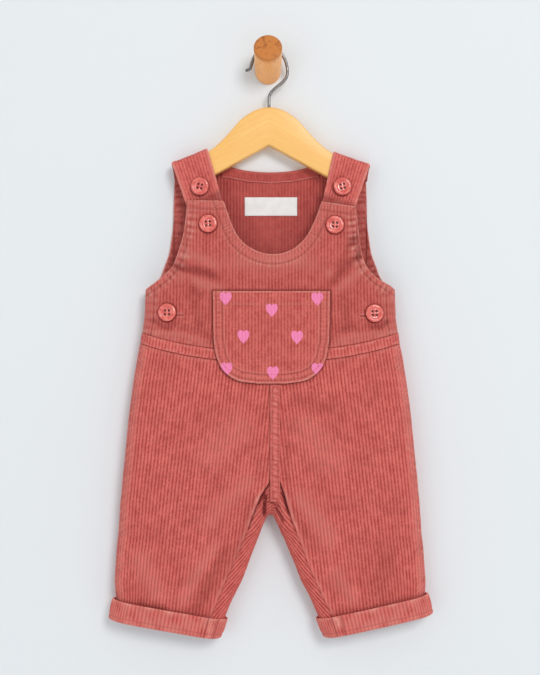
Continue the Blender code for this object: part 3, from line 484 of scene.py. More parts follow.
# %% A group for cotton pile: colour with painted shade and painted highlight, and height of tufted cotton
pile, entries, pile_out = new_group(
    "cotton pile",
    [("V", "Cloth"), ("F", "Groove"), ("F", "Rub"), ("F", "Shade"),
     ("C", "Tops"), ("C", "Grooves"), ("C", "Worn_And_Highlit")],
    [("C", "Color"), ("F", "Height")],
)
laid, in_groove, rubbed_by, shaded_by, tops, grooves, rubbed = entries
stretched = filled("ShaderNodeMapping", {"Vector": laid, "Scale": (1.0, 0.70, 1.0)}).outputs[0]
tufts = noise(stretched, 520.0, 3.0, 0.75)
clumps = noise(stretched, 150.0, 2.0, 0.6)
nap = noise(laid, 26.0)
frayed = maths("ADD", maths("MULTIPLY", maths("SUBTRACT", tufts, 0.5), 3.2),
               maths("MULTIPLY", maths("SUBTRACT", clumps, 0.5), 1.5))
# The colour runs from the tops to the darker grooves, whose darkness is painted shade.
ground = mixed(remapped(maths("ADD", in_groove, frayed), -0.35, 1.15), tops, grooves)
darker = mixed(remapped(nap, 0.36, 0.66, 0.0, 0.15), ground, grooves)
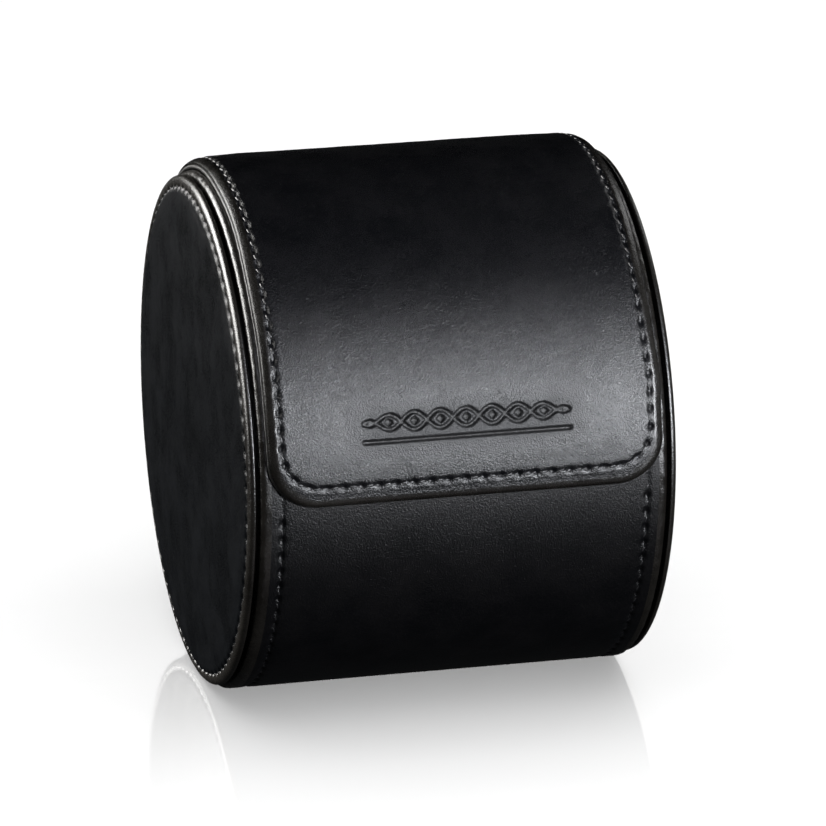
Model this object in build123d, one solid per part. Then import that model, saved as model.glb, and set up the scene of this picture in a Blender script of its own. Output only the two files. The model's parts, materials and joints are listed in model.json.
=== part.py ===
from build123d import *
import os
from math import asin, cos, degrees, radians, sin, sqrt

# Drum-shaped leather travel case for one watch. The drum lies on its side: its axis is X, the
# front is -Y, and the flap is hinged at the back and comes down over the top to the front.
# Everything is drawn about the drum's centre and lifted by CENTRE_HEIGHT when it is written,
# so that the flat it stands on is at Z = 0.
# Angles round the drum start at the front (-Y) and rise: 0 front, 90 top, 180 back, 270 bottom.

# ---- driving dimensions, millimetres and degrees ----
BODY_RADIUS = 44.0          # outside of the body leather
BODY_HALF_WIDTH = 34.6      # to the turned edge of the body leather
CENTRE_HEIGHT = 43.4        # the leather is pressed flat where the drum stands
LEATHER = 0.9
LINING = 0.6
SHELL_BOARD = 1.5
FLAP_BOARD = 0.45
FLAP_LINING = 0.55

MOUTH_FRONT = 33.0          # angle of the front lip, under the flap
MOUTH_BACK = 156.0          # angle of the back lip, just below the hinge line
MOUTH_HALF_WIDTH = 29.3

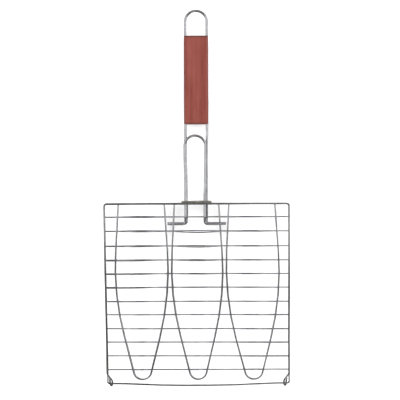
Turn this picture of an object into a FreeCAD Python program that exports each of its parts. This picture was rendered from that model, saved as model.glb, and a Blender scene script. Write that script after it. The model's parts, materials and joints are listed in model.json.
________________________
* WHAT TO DO
Set down each line of the material verbatim, from the first line through the line that contains "from math import".

* THE ANSWER
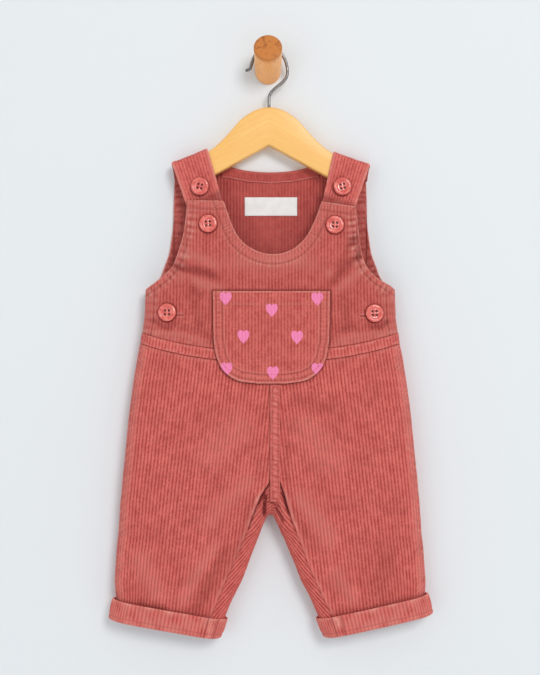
Continue the Blender code for this object: part 3, from line 484 of scene.py. More parts follow.
# %% A group for cotton pile: colour with painted shade and painted highlight, and height of tufted cotton
pile, entries, pile_out = new_group(
    "cotton pile",
    [("V", "Cloth"), ("F", "Groove"), ("F", "Rub"), ("F", "Shade"),
     ("C", "Tops"), ("C", "Grooves"), ("C", "Worn_And_Highlit")],
    [("C", "Color"), ("F", "Height")],
)
laid, in_groove, rubbed_by, shaded_by, tops, grooves, rubbed = entries
stretched = filled("ShaderNodeMapping", {"Vector": laid, "Scale": (1.0, 0.70, 1.0)}).outputs[0]
tufts = noise(stretched, 520.0, 3.0, 0.75)
clumps = noise(stretched, 150.0, 2.0, 0.6)
nap = noise(laid, 26.0)
frayed = maths("ADD", maths("MULTIPLY", maths("SUBTRACT", tufts, 0.5), 3.2),
               maths("MULTIPLY", maths("SUBTRACT", clumps, 0.5), 1.5))
# The colour runs from the tops to the darker grooves, whose darkness is painted shade.
ground = mixed(remapped(maths("ADD", in_groove, frayed), -0.35, 1.15), tops, grooves)
darker = mixed(remapped(nap, 0.36, 0.66, 0.0, 0.15), ground, grooves)
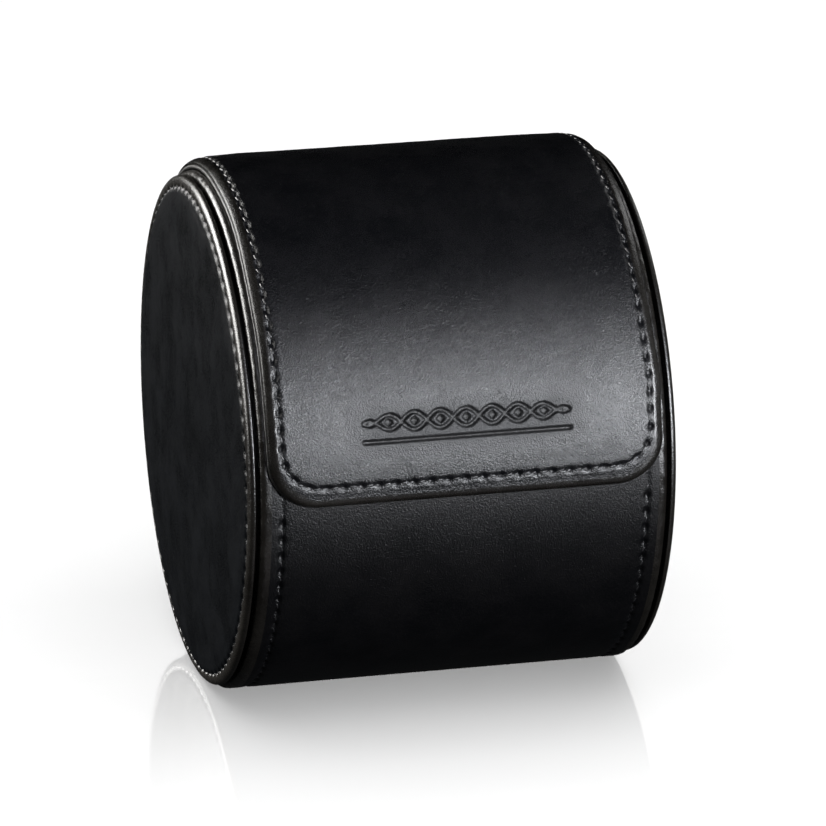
Model this object in build123d, one solid per part. Then import that model, saved as model.glb, and set up the scene of this picture in a Blender script of its own. Output only the two files. The model's parts, materials and joints are listed in model.json.
=== part.py ===
from build123d import *
import os
from math import asin, cos, degrees, radians, sin, sqrt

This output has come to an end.